D’entrée de jeu enchâssée dans un canular d’étudiants, la légende de Bourbaki, nom collectif adopté par un groupe secret essentiellement composé de matheux de l’École Normale Supérieure, est née dans un café du Quartier Latin. Comme toutes les grandes aventures.
Au milieu des années 30 du siècle dernier, il s’agissait pour de jeunes loups qui s’étaient cooptés de tout simplement réécrire les mathématiques, en quelques sortes de les refonder. Sous la houlette du génial André Weil, cette « Communauté de l’Anneau » ambitionnait de rendre cohérentes entre elles les différentes branches des mathématiques qui se développaient chacune dans leur coin : l’analyse, l’algèbre, la topologie…
On fait des maths depuis bien avant l’apparition de l’écriture ; il y a 20 000 ans, l’Homme connaissait déjà les nombres premiers. C’est dire l’ambition qui animait ces têtes bien faites mais insatisfaites. Le travail de Bourbaki, avec d’autres générations, se poursuit aujourd’hui. Une telle œuvre est forcément collective, la Théorie des ensembles est une pratique du tous ensemble.

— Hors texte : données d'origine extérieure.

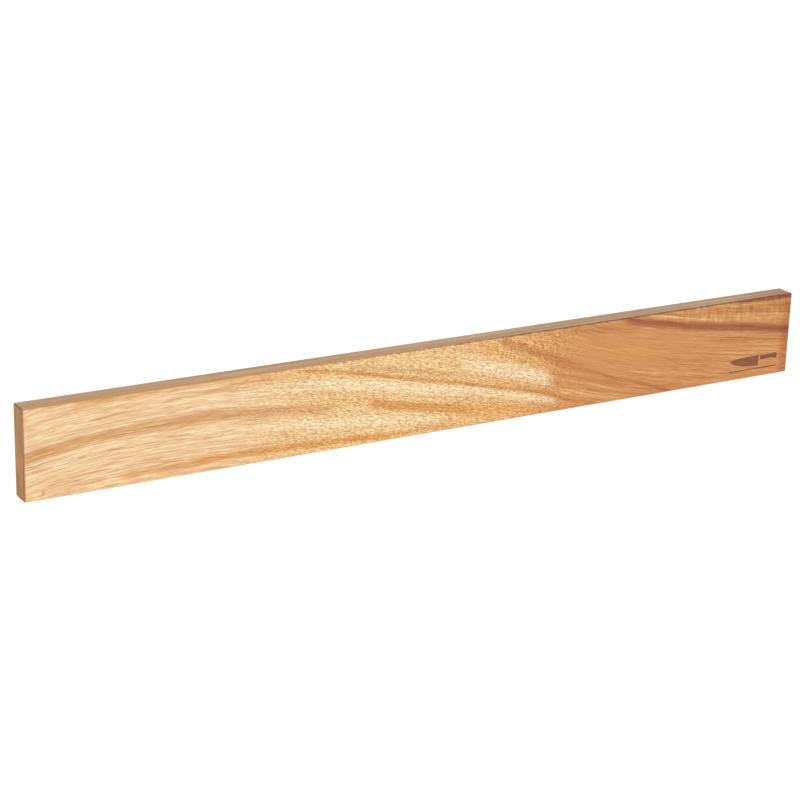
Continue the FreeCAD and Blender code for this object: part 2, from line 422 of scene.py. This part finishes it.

De par les méthodes employées, Oulipo n’est pas loin. Les oulipiens s’inspireront des découvertes de Bourbaki dans leurs écrits. Il s’agit bien de prendre conscience d’autres existences potentielles, de débusquer les étonnements dans la structure, de révéler des beautés au monde. L’unification des mathématiques n’est pas encore aboutie mais progresse peut-être, certainement, par à-coups décisifs. Et comme le rapporte Zermelo-Fraenkel à propos de Zorn dans son axiome du bon choix de conjoint, « si tout bel ensemble inductif admet au moins un élément maximal », la femme de Zorn en sera pleinement satisfaite.